People think it’s a national ID card, even though by law it is not to be used that way. They probably think they’re required to carry it around.

For a while, the State of Arizona tried to persuade everyone to put their Social Security number on their driver’s license. You had to KNOW you did not have to do so to turn this opportunity down.

When clerks in doctors’ offices ask me for my Social Security number, I play dumb and claim I can’t remember it. Faced with this ploy, one such worthy demanded to see my driver’s license, intending to copy the number off that. She was flabbergasted to find no SS number on my license — she thought it was required!

For a long time, too, the Great Desert University used students’ SS numbers as matriculation numbers and put employees’ SS numbers on the faculty/staff ID card that you indeed ARE required to have with you when you go onto the campus. Here, too, you had to know you could ask for a different number — they wouldn’t tell you and they really didn’t want people to know it.

Same with your health insurance card.

Because Arizona has the highest rate of identity theft in the nation, GDU finally wised up and quit issuing ID and health insurance cards with people’s SS numbers on them. A dollar late and a day short, IMHO.

Anitra February 8, 2008 at 9:37 am

I hate to admit it, but I carry my SS card with me. It’s a habit left-over from the days when I used to fill out a lot of job applications, which always ask (in this case, correctly) for SS number & proof of identity. I got in this habit when my only IDs were out-of-state license and school IDs, so I’d need the SS card to be my “second” ID.

Nowadays, I usually remember to bring my passport for proof of ID, so I should really take the SS card out. On the upside, it’s buried between a whole bunch of business cards and health insurance cards… maybe I should clean out my wallet in general…
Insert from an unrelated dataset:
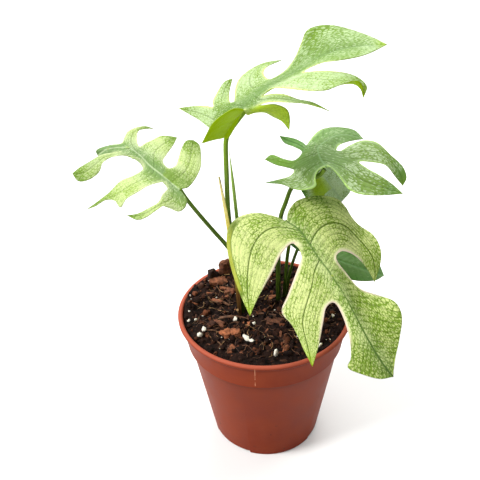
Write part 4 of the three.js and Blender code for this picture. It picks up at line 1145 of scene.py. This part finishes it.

mrsmicah February 8, 2008 at 9:43 am

On th upside, Anitra, people may not see it and target you. But on the downside, if they steal the wallet for other reasons, they’ll get that too.

SJean February 8, 2008 at 10:11 am

I had it in there because i needed it for my new job and to get my drivers license. But it was long past time to put it back in its secure location, thanks!
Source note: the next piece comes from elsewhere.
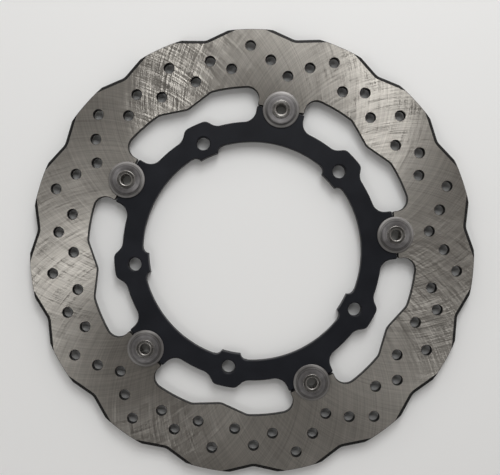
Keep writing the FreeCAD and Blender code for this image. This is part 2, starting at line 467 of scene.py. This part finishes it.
def make_carrier(anodised):
    shell = Shell()
    outer = [
        shell.ring(carrier_outline(CARRIER_BREAK), PLATE_FRONT),
        shell.ring(carrier_outline(0.0), PLATE_FRONT - CARRIER_BREAK),
        shell.ring(carrier_outline(0.0), PLATE_BACK),
    ]
    bore_points = bore_outline(0.0)
    bore = [
        shell.ring(bore_outline(BORE_BREAK), PLATE_FRONT),
        shell.ring(bore_points, PLATE_FRONT - BORE_BREAK),
        shell.ring(bore_points, PLATE_BACK),
    ]
    for rings in (outer, bore):
        for first, second in zip(rings, rings[1:]):
            shell.strip(first, second, 0)
    fronts = [outer[0], bore[0]]

    # behind each bolt hole the bore's wall and a round wall go down to the pad's face
    bolts = [turned(Vector((0.0, BOLT_R)), SECTOR * (k + 0.5)) for k in range(COUNT)]
    meets = [
        [i for i, p in enumerate(bore_points) if abs((p - bolt).length - PAD_R) < TINY]
        for bolt in bolts
    ]
    recess = []
    for k, bolt in enumerate(bolts):
        begin, end = meets[k]
        tab = bore[2][begin:end + 1]
        low_tab = shell.ring(bore_points[begin:end + 1], PAD_FACE)
        shell.strip(tab, low_tab, 0, closed=False)
        first = angle_of(bore_points[end] - bolt)
        last = angle_of(bore_points[begin] - bolt)
        if last < first:
            last += 2 * math.pi
        round_points = arc(bolt, PAD_R, first, last, PAD_STEPS)[1:-1]
        high = [tab[-1]] + shell.ring(round_points, PLATE_BACK) + [tab[0]]
        low = [low_tab[-1]] + shell.ring(round_points, PAD_FACE) + [low_tab[0]]
        shell.strip(high, low, 0, closed=False)
        front, back = round_hole(
            shell, bolt, BOLT_HOLE_R, BOLT_HOLE_BREAK, PAD_FACE, PLATE_FRONT, BOLT_HOLE_STEPS, 0)
        fronts.append(front)
        shell.fill([low_tab + low[1:-1], back], 0)
        after = meets[(k + 1) % COUNT][0]
        count = (after - end - 1) % len(bore_points)
        between = [bore[2][(end + 1 + i) % len(bore_points)] for i in range(count)]
        recess += list(reversed(high)) + between
    shell.fill(fronts, 0)
    shell.fill([outer[2], recess], 0)
    return add_piece("carrier_plate", shell.finish("carrier_plate", [anodised]))


def lathed(name, profile, material):
    """A round mesh about its own axis, from a closed list of (radius, height) points."""
    shell = Shell()
    rings = [shell.ring(circle(ORIGIN, r, LATHE_STEPS), z) for r, z in profile]
    for first, second in zip(rings, rings[1:] + rings[:1]):
        shell.strip(first, second, 0)
    return shell.finish(name, [material])


def bend(r, z, radius, start, end, count=ROUND_STEPS):
    """Points of an arc in a lathe profile, its angles in degrees."""
    centre = Vector((r, z))
    return [tuple(p) for p in arc(centre, radius, math.radians(start), math.radians(end), count)]


def rivet_profile():
    """Rear head, shank, neck, and a flat lip over the cap with a rounded funnel in it."""
    low = HEAD_BACK + HEAD_BREAK
    profile = bend(RIVET_HOLE_R + HEAD_BREAK, low, HEAD_BREAK, 180, 270, BREAK_STEPS)
    profile += bend(HEAD_R - HEAD_BREAK, low, HEAD_BREAK, 270, 360, BREAK_STEPS)
    profile += [(HEAD_R, PLATE_BACK), (SHANK_R, PLATE_BACK), (SHANK_R, CAP_BACK)]
    profile += [(NECK_R, CAP_BACK), (NECK_R, CAP_FRONT), (LIP_R, CAP_FRONT)]
    profile += bend(LIP_R - LIP_BREAK, LIP_FRONT - LIP_BREAK, LIP_BREAK, 0, 90)
    run = FUNNEL_R - RIVET_HOLE_R
    for k in range(FUNNEL_STEPS + 1):
        turn = QUARTER * k / FUNNEL_STEPS
        radius = FUNNEL_R - run * math.sin(turn)
        profile.append((radius, LIP_FRONT - FUNNEL_DEPTH * (1 - math.cos(turn))))
    return profile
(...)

fathersez February 8, 2008 at 10:58 am

In our country, we have the National Registration Cards, which we must get once we turn 12.

And the law is that we must carry it around all the time.
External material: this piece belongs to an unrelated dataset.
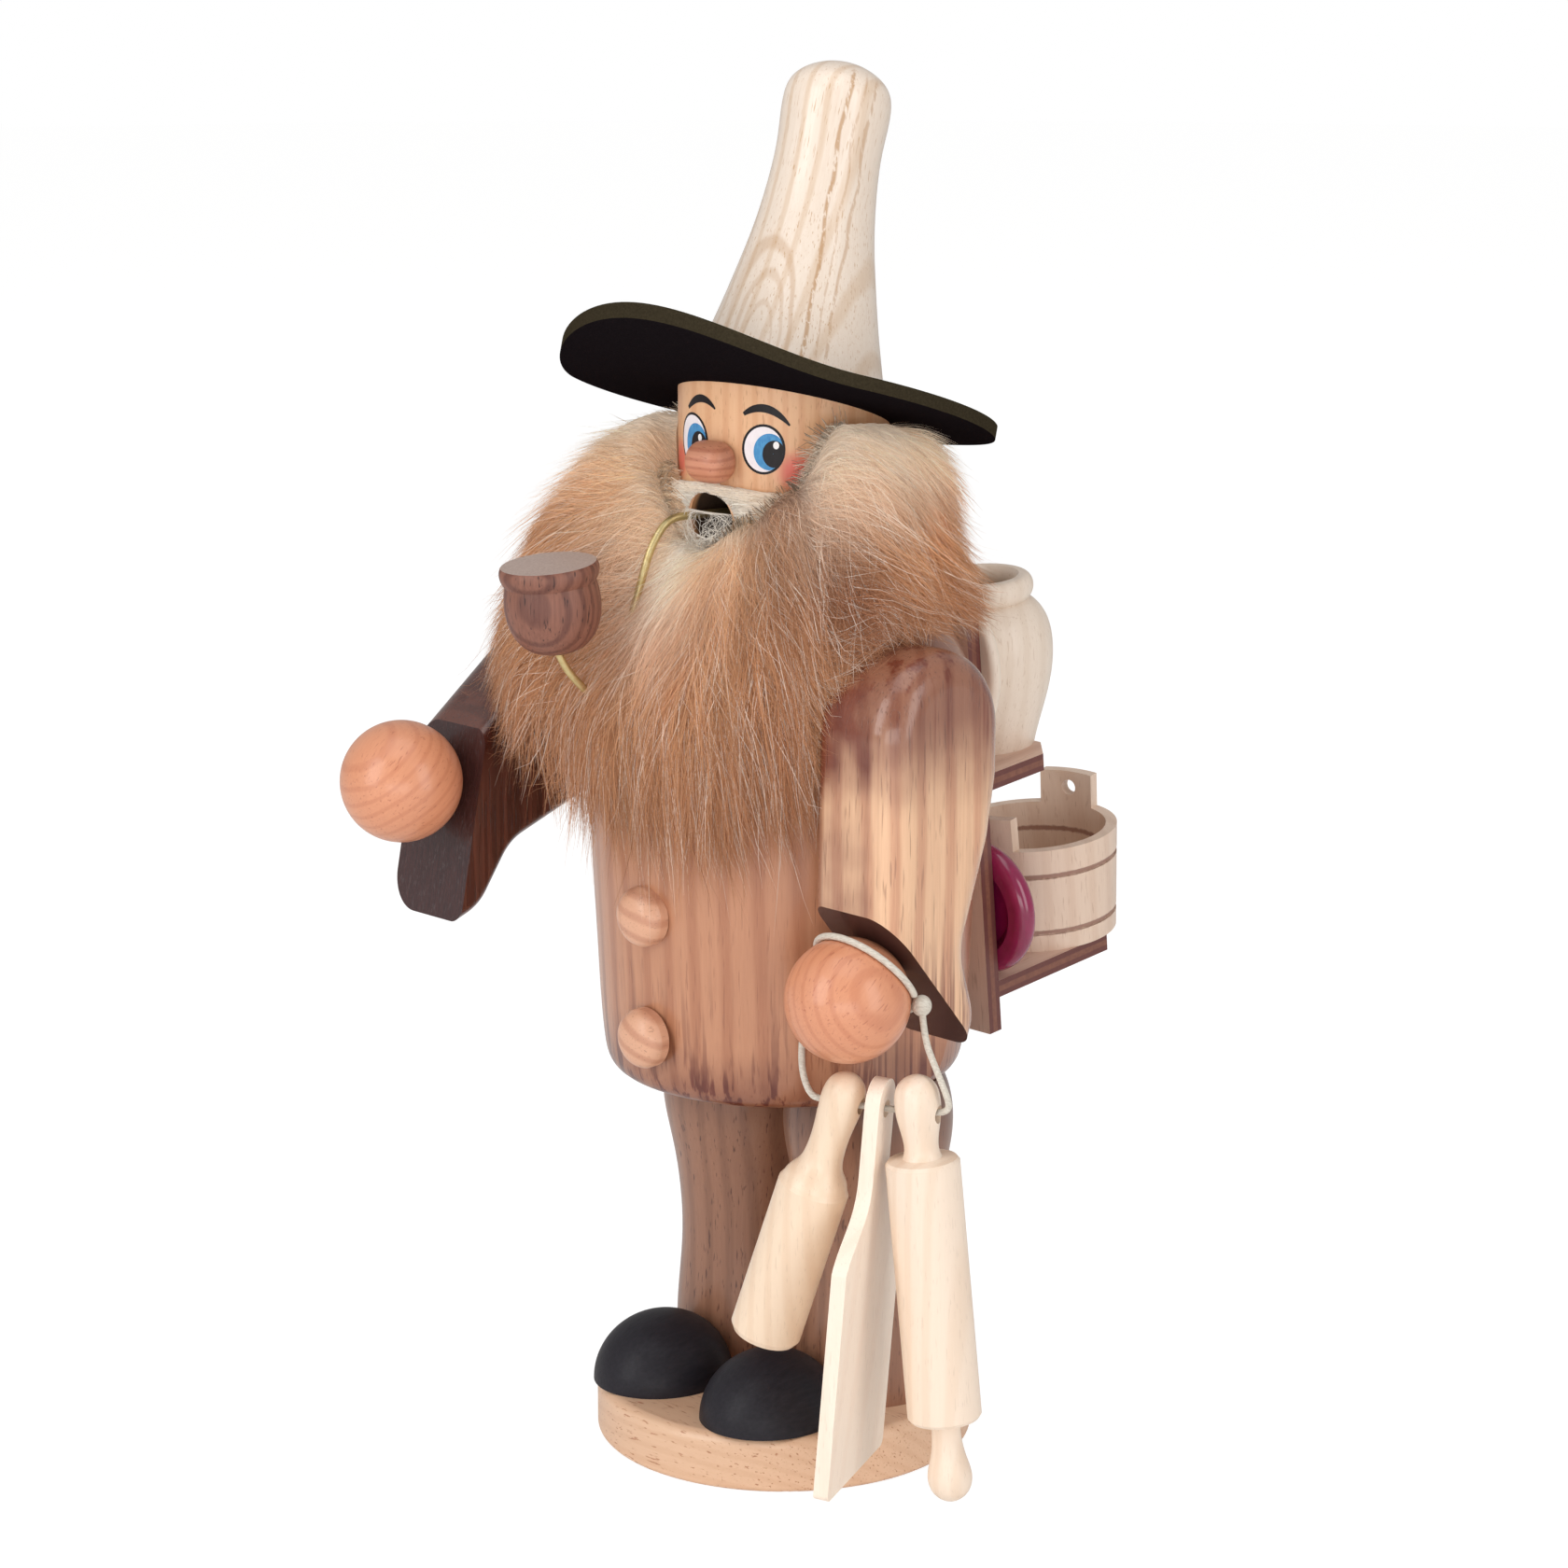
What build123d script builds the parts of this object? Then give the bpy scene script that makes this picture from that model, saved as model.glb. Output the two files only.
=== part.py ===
from build123d import *
import math
import os

os.makedirs("parts", exist_ok=True)

# A turned wooden incense smoker: a wandering seller of kitchen woodware.
# Millimetres, +Z up, the figure faces -Y, its own left is +X.
# The origin is the middle of the base's underside.

# Base
base_radius = 32.5
base_height = 9.6
base_top_round = 1.8
base_foot_round = 1.0

# Legs, turned with a tenon at each end
leg_height = 56.4
leg_radius = 14.5
leg_spread = 14.8
leg_setback = 5.4
leg_tenon_radius = 3.0
leg_tenon_length = 5.0
leg_side_shares = ((0.0, 0.83), (0.12, 0.84), (0.36, 0.775), (0.52, 0.8), (0.66, 0.88),
                   (0.83, 0.995), (0.93, 0.97), (1.0, 0.88))

# Shoes, half eggs cut to the legs
shoe_half_length = 12.6
shoe_radius = 11.4
shoe_spread = 13.1
shoe_reach = 16.6

# Coat, the hollow upper body that lifts off the legs
coat_height = 84.0
coat_radius = 32.5
coat_hem_share = 0.82
coat_hem_round_share = 0.055
coat_side_shares = ((0.055, 0.94), (0.26, 0.975), (0.48, 1.0), (0.66, 1.0), (0.79, 0.975),
                    (0.885, 0.87), (0.955, 0.68), (1.0, 0.46))
socket_radius = 20.3
socket_depth = 8.0
chamber_radius = 14.0
chamber_depth = 68.0
smoke_radius = 5.5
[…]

I suppose my country’s leaders have not yet put any thoughts on this yet. They sure will if one of their ID’s get stolen.

Hunter Nuttall February 8, 2008 at 11:26 am

I agree–it’s asking for it. But some people are forced to ask for it. It wasn’t that many years ago that Virginia used your SSN as your drivers license number. They finally stopped when enough people complained.

Laura February 8, 2008 at 12:03 pm

I wouldn’t be offend if my libraian gave me some tip. Please help me protect my identity and money! :)

In Debt February 8, 2008 at 12:11 pm

One thing you might consider is putting up a little sign or something on the front desk warning people about the dangers of carrying their SS card with them. Then, if you happen to notice one, you can just point to the sign and say, “Oh, did you know…”

Seems to me like that would be more likely to be accepted as you doing your civic duty than if you just did it without the sign.

Becky@FamilyandFinances February 8, 2008 at 1:42 pm

I think women handle unsolicited advice a little better than men in general. I definitely wouldn’t mind if a librarian said that to me, but some people can be quite peevish.
My husband used to carry his SS card in his wallet before we were married. As soon as I was able to talk him into it, I moved it to our safe deposit box with mine!

jodie February 8, 2008 at 2:15 pm

Completely agree with Caro. If a circ desk worker said that to me when I was checking out a book, I would feel like s/he were “snooping” to see what’s in my wallet, even if that wasn’t the intention at all (and it usually isn’t I’m sure). And yes, with library patrons, you just never know what kind of disposition they will have – they may react kindly to your advice or have a conniption fit and complain to your director. I love the idea of handouts on identity theft, though – I think that’s completely appropriate for a public library setting.

I haven’t carried my SS card in years, and thankfully my state lets you opt-out of showing your SSN on your driver’s license. Even at 15 (when I got my permit) I knew that was a bad idea!

udandi February 8, 2008 at 10:22 pm

as a fellow librarian, I err on the side of doing what the customer seems to want – you know read their mind while minding my own business all the while their kids run wild climbing over the desk playing with the desk, phone and scanner ;)

So I’d probably overlook their SS card and hope they don’t fall victim to ID theft (and that their kid doesn’t fall off the desk)!

mrsmicah February 8, 2008 at 10:28 pm

Lol, udani, I hear you on that!!

cybele February 10, 2008 at 10:29 am

Hello, Mrsmicah. It would be a great gift if you could tell people about their SS card/other identity card when you glimpse it…what about saying something along the lines of… “I’m terribly sorry and hope you won’t think I’m intrusive, but when you gave me your library card just now, I think I caught a glimpse of your Social Security registration card. I just read an article about how it might be dangerous to carry that around in case your purse or wallet is stolen. Identity theft, and all that… so you might want to store it somewhere safe. I did that with mine….” No need to tell them that you wrote the tip (and a good one) on not carrying the card around. But I’m sure you’ve already worked this out by now…i’m coming in late in the dialogue.

Jessica February 10, 2008 at 6:16 pm

Speaking of SSNs used improperly, I really wish the Department of Education wouldn’t use them as account numbers for student loans.